▸ Description of the task: Repeat exactly, and only, the lines from the one that contains "RIGHT_LEAVES, parts, cutters, green)" through the one that contains "obj.matrix_parent_inverse = Matrix.Identity(4)", both ends included.

+ + +

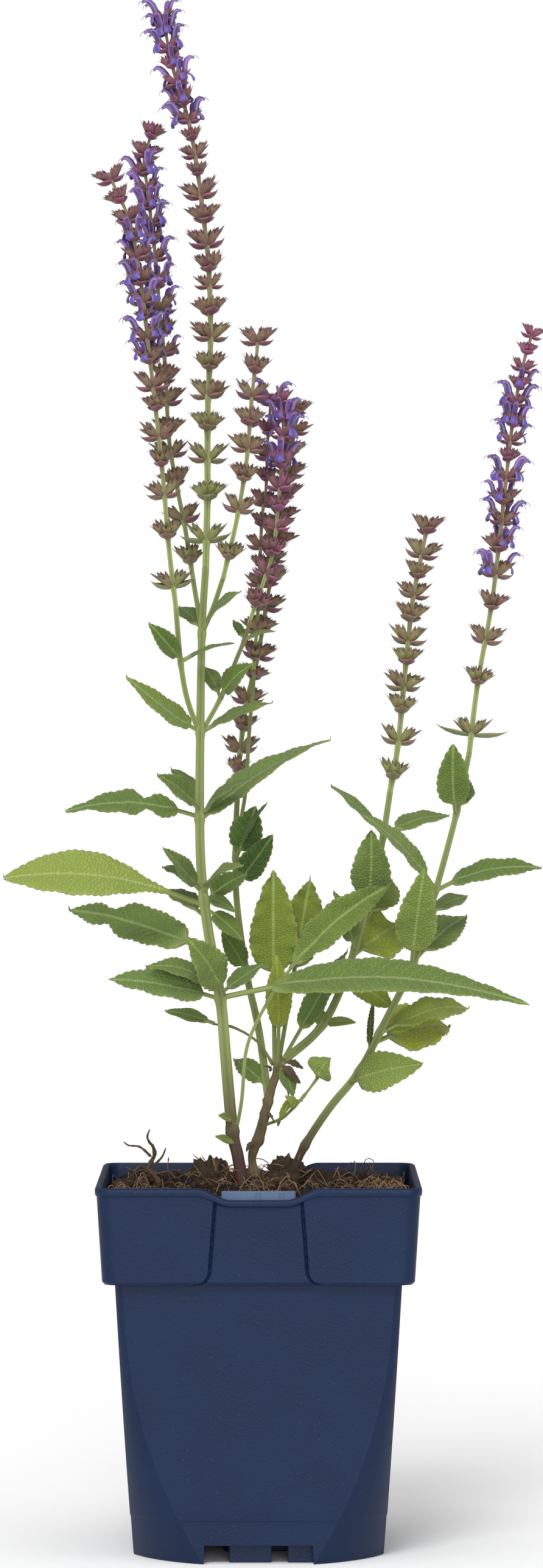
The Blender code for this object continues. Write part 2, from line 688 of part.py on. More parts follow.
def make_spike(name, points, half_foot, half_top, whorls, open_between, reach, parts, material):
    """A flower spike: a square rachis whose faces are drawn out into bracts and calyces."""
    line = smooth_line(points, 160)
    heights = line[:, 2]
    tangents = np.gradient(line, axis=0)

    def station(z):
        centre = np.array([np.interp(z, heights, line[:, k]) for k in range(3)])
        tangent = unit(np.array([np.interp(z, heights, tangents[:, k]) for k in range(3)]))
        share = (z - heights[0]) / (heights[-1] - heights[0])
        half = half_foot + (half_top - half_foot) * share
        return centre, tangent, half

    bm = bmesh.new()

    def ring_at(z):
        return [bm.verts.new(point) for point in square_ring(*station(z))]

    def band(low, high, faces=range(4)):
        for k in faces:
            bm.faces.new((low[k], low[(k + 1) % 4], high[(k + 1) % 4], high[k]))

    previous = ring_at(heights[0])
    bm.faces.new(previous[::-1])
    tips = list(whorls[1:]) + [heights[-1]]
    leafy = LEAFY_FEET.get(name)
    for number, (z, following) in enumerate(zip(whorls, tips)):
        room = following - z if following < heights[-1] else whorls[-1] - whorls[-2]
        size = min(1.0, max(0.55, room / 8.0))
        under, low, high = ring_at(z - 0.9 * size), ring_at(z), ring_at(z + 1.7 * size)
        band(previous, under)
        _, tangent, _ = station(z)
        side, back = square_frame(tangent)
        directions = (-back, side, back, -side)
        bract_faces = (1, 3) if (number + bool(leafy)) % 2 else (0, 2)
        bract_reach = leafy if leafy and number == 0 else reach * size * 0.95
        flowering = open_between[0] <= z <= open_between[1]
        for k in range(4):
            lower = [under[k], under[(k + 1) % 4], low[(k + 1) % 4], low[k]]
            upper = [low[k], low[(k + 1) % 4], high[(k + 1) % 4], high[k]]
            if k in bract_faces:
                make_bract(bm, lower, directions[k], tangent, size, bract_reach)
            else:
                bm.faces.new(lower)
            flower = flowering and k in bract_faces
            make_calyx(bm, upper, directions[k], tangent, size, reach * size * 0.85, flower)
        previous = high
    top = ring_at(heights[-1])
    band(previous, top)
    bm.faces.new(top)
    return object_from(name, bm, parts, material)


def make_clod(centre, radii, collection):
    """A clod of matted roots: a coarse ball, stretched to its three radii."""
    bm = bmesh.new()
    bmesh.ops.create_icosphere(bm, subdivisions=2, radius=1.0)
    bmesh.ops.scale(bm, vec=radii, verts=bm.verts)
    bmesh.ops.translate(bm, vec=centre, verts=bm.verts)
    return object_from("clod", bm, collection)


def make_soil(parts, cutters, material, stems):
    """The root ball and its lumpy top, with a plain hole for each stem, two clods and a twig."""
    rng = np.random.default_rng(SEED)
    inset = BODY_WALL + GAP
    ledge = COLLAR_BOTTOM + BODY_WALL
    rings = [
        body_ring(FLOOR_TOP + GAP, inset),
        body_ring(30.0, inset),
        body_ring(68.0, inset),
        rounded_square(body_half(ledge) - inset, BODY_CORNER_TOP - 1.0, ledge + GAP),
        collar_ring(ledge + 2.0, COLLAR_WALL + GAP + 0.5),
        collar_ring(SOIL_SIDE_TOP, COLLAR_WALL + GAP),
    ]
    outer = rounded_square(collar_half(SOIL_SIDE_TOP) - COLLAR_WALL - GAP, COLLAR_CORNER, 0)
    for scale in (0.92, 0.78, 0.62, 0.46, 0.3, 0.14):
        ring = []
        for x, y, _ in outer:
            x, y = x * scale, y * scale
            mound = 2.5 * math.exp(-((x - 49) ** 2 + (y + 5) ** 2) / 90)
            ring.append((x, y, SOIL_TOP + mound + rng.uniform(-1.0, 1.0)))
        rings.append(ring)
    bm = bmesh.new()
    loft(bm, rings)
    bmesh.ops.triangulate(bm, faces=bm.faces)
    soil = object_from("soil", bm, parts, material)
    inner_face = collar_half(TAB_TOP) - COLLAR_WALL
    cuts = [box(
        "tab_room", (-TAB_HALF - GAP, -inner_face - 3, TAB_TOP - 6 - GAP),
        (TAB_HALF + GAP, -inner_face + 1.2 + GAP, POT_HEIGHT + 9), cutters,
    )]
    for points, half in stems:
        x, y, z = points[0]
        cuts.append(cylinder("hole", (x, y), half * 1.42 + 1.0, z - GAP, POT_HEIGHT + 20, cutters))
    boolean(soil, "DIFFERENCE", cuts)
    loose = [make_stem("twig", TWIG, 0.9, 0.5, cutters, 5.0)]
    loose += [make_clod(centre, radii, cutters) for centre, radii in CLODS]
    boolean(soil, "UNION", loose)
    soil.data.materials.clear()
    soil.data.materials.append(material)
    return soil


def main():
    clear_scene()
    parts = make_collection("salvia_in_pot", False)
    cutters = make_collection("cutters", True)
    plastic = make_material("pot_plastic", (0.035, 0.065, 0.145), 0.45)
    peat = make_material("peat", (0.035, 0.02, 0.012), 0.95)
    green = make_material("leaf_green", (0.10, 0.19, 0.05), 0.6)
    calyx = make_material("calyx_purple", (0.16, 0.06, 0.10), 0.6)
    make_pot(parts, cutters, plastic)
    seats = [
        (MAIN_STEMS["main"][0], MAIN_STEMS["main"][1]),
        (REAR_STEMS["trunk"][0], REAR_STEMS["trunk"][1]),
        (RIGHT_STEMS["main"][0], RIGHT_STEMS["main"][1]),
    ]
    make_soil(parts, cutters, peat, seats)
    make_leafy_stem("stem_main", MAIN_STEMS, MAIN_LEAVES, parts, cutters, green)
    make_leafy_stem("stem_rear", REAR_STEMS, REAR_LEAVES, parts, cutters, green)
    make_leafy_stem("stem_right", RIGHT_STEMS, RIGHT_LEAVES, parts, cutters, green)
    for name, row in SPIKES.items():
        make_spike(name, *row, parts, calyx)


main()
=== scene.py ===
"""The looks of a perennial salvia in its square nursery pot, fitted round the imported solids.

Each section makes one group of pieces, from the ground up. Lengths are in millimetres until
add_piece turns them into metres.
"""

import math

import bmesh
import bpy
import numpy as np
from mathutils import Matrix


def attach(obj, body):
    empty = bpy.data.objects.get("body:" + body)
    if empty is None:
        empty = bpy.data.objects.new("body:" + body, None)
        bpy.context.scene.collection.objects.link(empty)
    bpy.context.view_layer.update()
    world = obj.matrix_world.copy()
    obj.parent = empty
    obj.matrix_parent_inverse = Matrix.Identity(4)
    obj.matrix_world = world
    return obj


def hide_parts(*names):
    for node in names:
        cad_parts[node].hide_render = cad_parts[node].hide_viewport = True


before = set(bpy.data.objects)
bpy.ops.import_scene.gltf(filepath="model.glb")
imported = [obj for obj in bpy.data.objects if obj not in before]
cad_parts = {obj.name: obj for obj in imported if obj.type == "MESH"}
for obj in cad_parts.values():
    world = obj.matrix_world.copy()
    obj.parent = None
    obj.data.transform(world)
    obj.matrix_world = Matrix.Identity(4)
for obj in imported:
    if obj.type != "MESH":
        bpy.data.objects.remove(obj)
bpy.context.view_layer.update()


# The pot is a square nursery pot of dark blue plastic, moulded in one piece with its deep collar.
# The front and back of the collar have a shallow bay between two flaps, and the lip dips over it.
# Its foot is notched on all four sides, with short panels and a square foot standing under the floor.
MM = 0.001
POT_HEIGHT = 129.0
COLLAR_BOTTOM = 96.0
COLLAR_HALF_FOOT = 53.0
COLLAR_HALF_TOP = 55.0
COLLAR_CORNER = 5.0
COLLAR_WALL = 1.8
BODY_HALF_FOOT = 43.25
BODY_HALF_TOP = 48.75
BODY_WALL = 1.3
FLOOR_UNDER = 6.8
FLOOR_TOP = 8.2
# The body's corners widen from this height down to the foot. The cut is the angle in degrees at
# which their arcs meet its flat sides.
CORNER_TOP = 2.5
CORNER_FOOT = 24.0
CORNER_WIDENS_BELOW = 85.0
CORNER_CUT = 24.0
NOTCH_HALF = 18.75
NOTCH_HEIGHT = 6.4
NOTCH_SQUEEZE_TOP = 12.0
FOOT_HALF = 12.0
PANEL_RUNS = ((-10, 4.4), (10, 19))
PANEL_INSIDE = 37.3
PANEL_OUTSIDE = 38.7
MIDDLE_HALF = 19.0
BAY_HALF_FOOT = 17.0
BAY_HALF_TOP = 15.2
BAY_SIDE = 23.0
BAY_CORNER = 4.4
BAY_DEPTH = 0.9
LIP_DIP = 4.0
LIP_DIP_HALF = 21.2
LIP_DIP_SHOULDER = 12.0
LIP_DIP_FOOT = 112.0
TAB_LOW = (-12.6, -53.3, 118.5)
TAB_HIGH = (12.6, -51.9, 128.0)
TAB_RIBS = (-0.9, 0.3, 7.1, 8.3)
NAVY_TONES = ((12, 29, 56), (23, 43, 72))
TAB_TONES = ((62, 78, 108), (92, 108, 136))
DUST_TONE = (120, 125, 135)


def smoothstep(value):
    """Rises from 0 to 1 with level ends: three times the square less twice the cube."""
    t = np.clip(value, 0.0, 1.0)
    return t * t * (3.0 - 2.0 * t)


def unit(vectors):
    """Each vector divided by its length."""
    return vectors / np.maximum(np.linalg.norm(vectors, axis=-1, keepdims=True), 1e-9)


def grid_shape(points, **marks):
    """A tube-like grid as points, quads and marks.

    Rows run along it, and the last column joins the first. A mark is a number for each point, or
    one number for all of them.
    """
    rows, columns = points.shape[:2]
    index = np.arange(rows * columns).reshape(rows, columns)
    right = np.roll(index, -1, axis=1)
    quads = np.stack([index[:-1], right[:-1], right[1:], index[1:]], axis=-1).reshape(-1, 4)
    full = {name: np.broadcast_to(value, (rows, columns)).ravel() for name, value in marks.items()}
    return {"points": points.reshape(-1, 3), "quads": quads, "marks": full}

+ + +

▸ Completed task:
    make_leafy_stem("stem_right", RIGHT_STEMS, RIGHT_LEAVES, parts, cutters, green)
    for name, row in SPIKES.items():
        make_spike(name, *row, parts, calyx)


main()
=== scene.py ===
"""The looks of a perennial salvia in its square nursery pot, fitted round the imported solids.

Each section makes one group of pieces, from the ground up. Lengths are in millimetres until
add_piece turns them into metres.
"""

import math

import bmesh
import bpy
import numpy as np
from mathutils import Matrix


def attach(obj, body):
    empty = bpy.data.objects.get("body:" + body)
    if empty is None:
        empty = bpy.data.objects.new("body:" + body, None)
        bpy.context.scene.collection.objects.link(empty)
    bpy.context.view_layer.update()
    world = obj.matrix_world.copy()
    obj.parent = empty
    obj.matrix_parent_inverse = Matrix.Identity(4)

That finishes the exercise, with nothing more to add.